Mantan Kasubbid Paminal Bidpropam Polda NTT ini menjelaskan, bahwa Hubertus Kusi yang adalah suami korban, setelah dilakukan proses penyelidikan dan penyidikan oleh Tim penyidik Satreskrim Polres TTU, ternyata adalah pelaku pembunuhan itu sendiri.
"Korban dari kejadian tersebut adalah seorang Ibu Rumah Tangga berinisial MIN dan pelaku pembunuhan adalah HK (suami korban) yang membuat laporan polisi atas kejadian ini di mana dalam proses penyelidikan dan penyidikan telah ditetapkan sebagai tersangka," ungkap AKBP Mukhson.
Menurut Kapolres TTU, dalam menjalankan aksinya, HK dibantu oleh pelaku lain berinisial LL. "Dalam menjalankan aksinya, HK dibantu oleh salah satu temannya bernama LL yang saat ini juga sudah ditetapkan sebagai tersangak dan telah ditahan", ujarnya.
Lulusan AKPOL 2004 ini menjelaskan, setelah menerima laporan polisi, pihal Polres TTU langsung mendatangi TKP pada saat itu, mengolah TKP dan membawa korban ke RSUD Kefamenanu untuk dilakukan visum et repertum.
Hasil dari visum et repertum, lanjut Mukhson, menunjukan bahwa ada pemukulan terhadap korban di mana terdapat luka pada beberapa bagian tubuh korban namun untuk membuktikannya pihak Polres TTU membuat surat permohonan autopsi ke RS Bhayangkara Kupang sehingga disetujui dan dilaksanakan autopsi terhadap jenasah oleh tim dokter RS Bhayangkara Kupang.

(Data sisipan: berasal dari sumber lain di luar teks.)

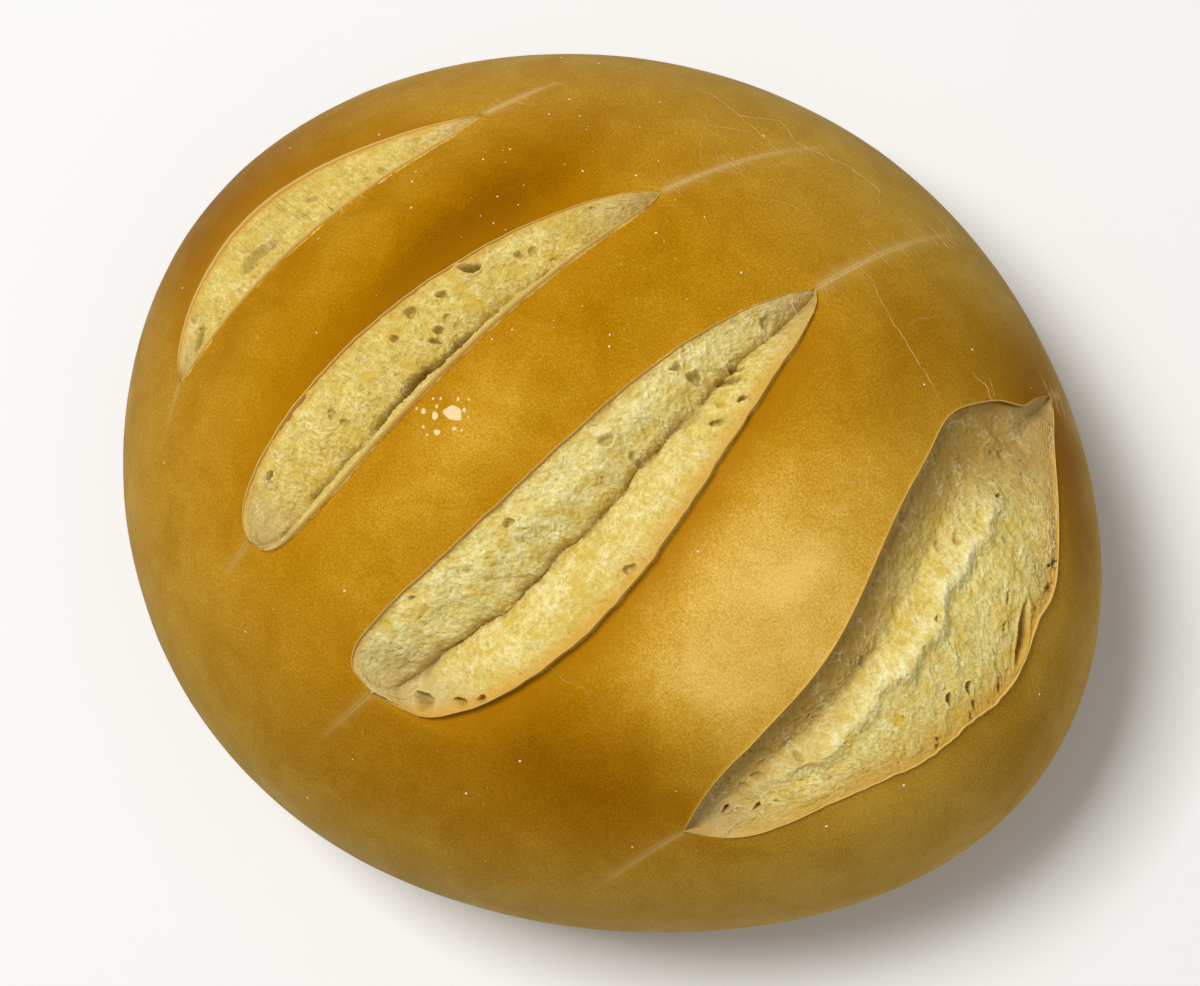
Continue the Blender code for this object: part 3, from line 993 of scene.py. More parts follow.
    def mesh(self) -> bpy.types.Object:
        """Makes the closed shell and cuts its base flat."""
        points, values = self.build()
        rows, columns = points.shape[:2]
        faces = grid_faces(rows, columns, True)
        piece = new_piece("crust", points.reshape(-1, 3), faces.tolist(), {k: v.reshape(-1) for k, v in values.items()})
        shell = bmesh.new()
        shell.from_mesh(piece.data)
        bmesh.ops.remove_doubles(shell, verts=shell.verts[:], dist=1e-6)
        for vert in shell.verts:
            if abs(vert.co.z) < 0.0003:
                vert.co.z = 0.0
        everything = shell.verts[:] + shell.edges[:] + shell.faces[:]
        bmesh.ops.bisect_plane(
            shell, geom=everything, dist=1e-6, plane_co=(0, 0, 0), plane_no=(0, 0, -1), clear_outer=True
        )
        for vert in shell.verts:
            vert.co.z = max(vert.co.z, 0.0)
        bmesh.ops.contextual_create(shell, geom=[edge for edge in shell.edges if edge.is_boundary])
        bmesh.ops.recalc_face_normals(shell, faces=shell.faces[:])
        shell.to_mesh(piece.data)
        shell.free()
        return piece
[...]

Berdasarkan hasil autopsi ditemukan bahwa tulang tengkorak korban remuk dan hancur hingga otak korban terpengal keluar.
Disampaikan Kapolres TTU, AKBP Mukhson, guna mengungkap kasus tersebut, Tim Penyidik Satreskrim Polres TTU telah melakukan pemeriksaan terhadap sejumlah saksi di antaranya YDN yang pertama kali menemukan korban yang berada di dalam sumur, FT yang mengecek korban di dalam sumur serta dua anak korban masing-masing berinisial BA dan AK yang melihat kejadian di TKP.
Dikatakan, HK (suami korban) yang merupakan pelaku 1 adalah otak perencanaan pembunuhan yang dalam aksinya memukul korban di bagian kepala bagian atas menggunakan sebatang kayu Lamtoro sebanyak 2 kali. Sedangkan pelaku LL (pelaku 2) juga memukul korban di bagian kepala sebanyak 2 kali menggunakan sebuah kayu Lamtoro hingga korban jatuh tersungkur.
Usai memukul korban hingga meninggal, kedua pelaku kemudian mengambil korban yang sudah tak bernyawa dan menjatuhkannya ke dalam sebuah sumur dekat rumah korban.
"Jadi setelah kedua pelaku menghabisi nyawa korban, keduanya lalu membawa korban dan menjatuhkannya ke dalam sumur untuk mengalihkan alibi bahwa korban meninggal karena terjatuh ke sumur," ungkap AKBP Mukhson.
Menurut AKBP Mukhson, motif pembunuhan di balik kasus ini adalah adanya unsur dendam politik dari pelaku 2 serta adanya Wanita Idaman Lain (WIL) yang dimiliki oleh suami korban.
"Jadi modus pembunuhan ini adalah adanya unsur dendam politik dari LL yang beberapa waktu lalu mencalonkan diri sebagai calon anggota BPD desa Sone di mana menurut pelaku, saat itu korban tidak memilihnya. Sedangkan modus dari pelaku HK (suami korban) adalah adanya Wanita Idaman Lain (WIL)," jelas Mukhson.
Di akhir wawancara, AKBP Mukhson menjelaskan, akibat dari perbuatannya, para pelaku dijerat dengan pasal 44 ayat (3) UU RI nomor 23 tahun 2004 tentang Penghapusan Kekerasan dalam Rumah Tangga, atau pasal 340 KUHP jo pasal 55 ayat (1) ke 1 KUHP sub pasal 338 KUHP jo pasal 55 ayat ke 1 KUHP lebih subsider pasal 351 ayat 3 KUHP jo pasal 55 ayat (1) ke 1 KUHP dengan ancaman hukuman pidana mati atau pidana penjara seumur hidup atau selama waktu tertentu paling lama 20 tahun penjara.